Johnson goes on to trace the hummingbird flutterings to the emergence of pocket watches, the democratization of time through the implementation of Standard Time, and the invention of the first quartz clock in 1928, which boasted the unprecedented accuracy of losing or gaining only one thousandth of a second per day…But the most groundbreaking effect of the quartz clock — the most unpredictable manifestation of the hummingbird effect in the story of time — was that it gave rise to modern computing and the Information Age. Johnson writes:

    “Computer chips are masters of time discipline… Instead of thousands of operations per minute, the microprocessor is executing billions of calculations per second, while shuffling information in and out of other microchips on the circuit board. Those operations are all coordinated by a master clock, now almost without exception made of quartz… A modern computer is the assemblage of many different technologies and modes of knowledge: the symbolic logic of programming languages, the electrical engineering of the circuit board, the visual language of interface design. But without the microsecond accuracy of a quartz clock, modern computers would be useless.”

And once the computer is invented – note that it becomes the new mega-metaphor taking over from the steam engine – the brain as “neural network” that can be simulated, the economy as a perfect “information processing machine” via the price mechanism and humans as “rational utility maximizers”of Neoliberal economics, and recasting the analog world as binary one of ones and zeros – art, music, literature, etc. that can be simulated through sufficiently complex algorithms. All this flows from our view of the world, which in turn is dictated by our technology.

The Hummingbird Effect: How Galileo Invented Time and Gave Rise to the Modern Tyranny of the Clock (Brain Pickings)

More at the link. It’s worth noting that this entire thesis was laid out by Lewis Mumford as far back in the 1930’s in Technics and Society, and this book looks like it covers much the same ground.

Mumford’s these is that the Industrial Revolution did not spring forth fully-formed from nowhere, but came forth from changes in the human perception of the world and man’s relationship to nature that had been occurring for centuries beforehand. He called this the Eotechnic period, and points out that it needs to be understood to see how the modern world emerged. He classified the subsequent periods as Paleotechnic (centered around the stream engine, iron and coal), and the Neotechnic (centered around electricity and the scientific method). He stressed how much our perception of the natural world and human nature dictate the nature of our science and social organization.
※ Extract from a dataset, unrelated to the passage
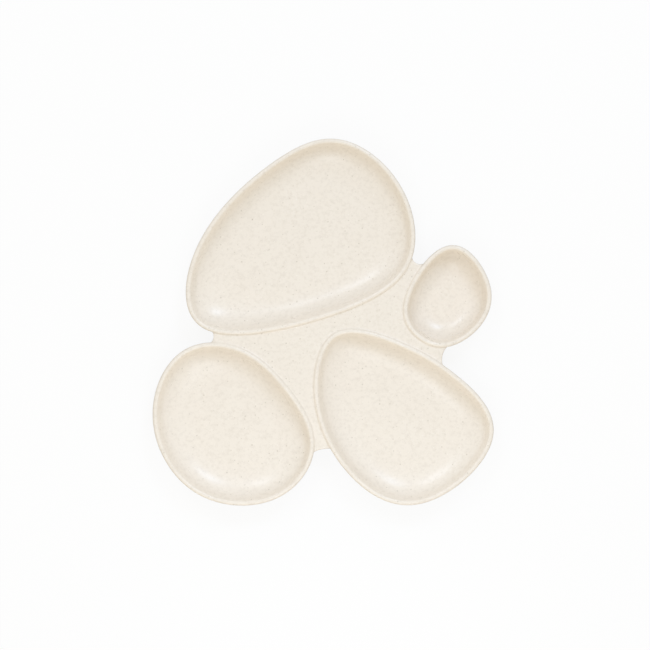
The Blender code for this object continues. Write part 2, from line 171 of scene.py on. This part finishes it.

Several intellectual revolutions had to take place in order to get us to the Industrial Revolution. One, as noted above and emphasized by Mumford, was the accurate measurement of time. Another was the increasing control over motive forces exemplified by the windmill and watermill. Another was individual perception, as indicated by the use of perspective in painting. Another was the increasing standardization, political centralization and bureaucracy. Another was the discovery of the New World of which the ancients had no knowledge or precedent. Another was the increasing use of the abstraction of money for trade. But perhaps the biggest one of all was recasting the natural world as a machine that could be analyzed and understood. These changes were all formative to the Industrial Revolution, which could not have come about without them.

Mumford writes extensively about the Medieval period, and how that period increasingly used technology to control the environment but in a genuinely humane way, one designed to enhance human needs and desires rather than control or eliminate them. Think of the medieval clock-making guild as opposed to the deskilled factory worker for example. The decentralized and localized nature of the Medieval period is what allowed technology to be used in this way.

But, beginning in the seventeenth century with the rise of the nation-state and the consolation of Europe’s kingdoms into large, centralized states with standards and bureaucracy (much of it due to the emergence of gunpowder and artillery, against which castles and mounted knights were useless), all that began to to change. Technology became increasingly tyrannical, and man was more and more forced into the “logic of the machine.” Consider the armies that emerged identical uniforms, identical weapons with interchangeable parts and drilled, regimented training designed to turn men into interchangeable parts themselves. Military training was the precursor to the disciplined workforce of the Industrial Revolution, which is why the connection between business and military discipline remains to this day (corporations today are run on the top-down hierarchical military model). Since battles were won by sheer numbers of “citizens” with rifles rather than an aristocratic warrior class who owned horses, the social relations changed, and the common man emerged with more importance. Population growth equaled national strength in the new order. Man’s rationality became celebrated, all other values were discounted. Productivity and technological “progress” became goals in the themselves rather than means to an end. Pursuit of growth and profit became all-consuming, human needs be damned.

In contrast to the Medieval period, today’s technology is dehumanizing, submitting man to centralized control, and seeing him as nothing more than a machine. Mumford envisioned a society where human values could once again take center stage instead of the productivist logic of “the myth of the machine” Thus Mumford was not anti-technology; rather he wanted a world in which technology served profoundly different values than in our present time. The brutal regulation of time, rather than the human time of being in the world – the difference between chronos and kairos, or the subjective and the objective – is one of the best illustrations of this difference. Just because we can measure time down to the nanosecond does not mean we have to be enslaved to it. That is a social choice, as Mumford would quickly remind us.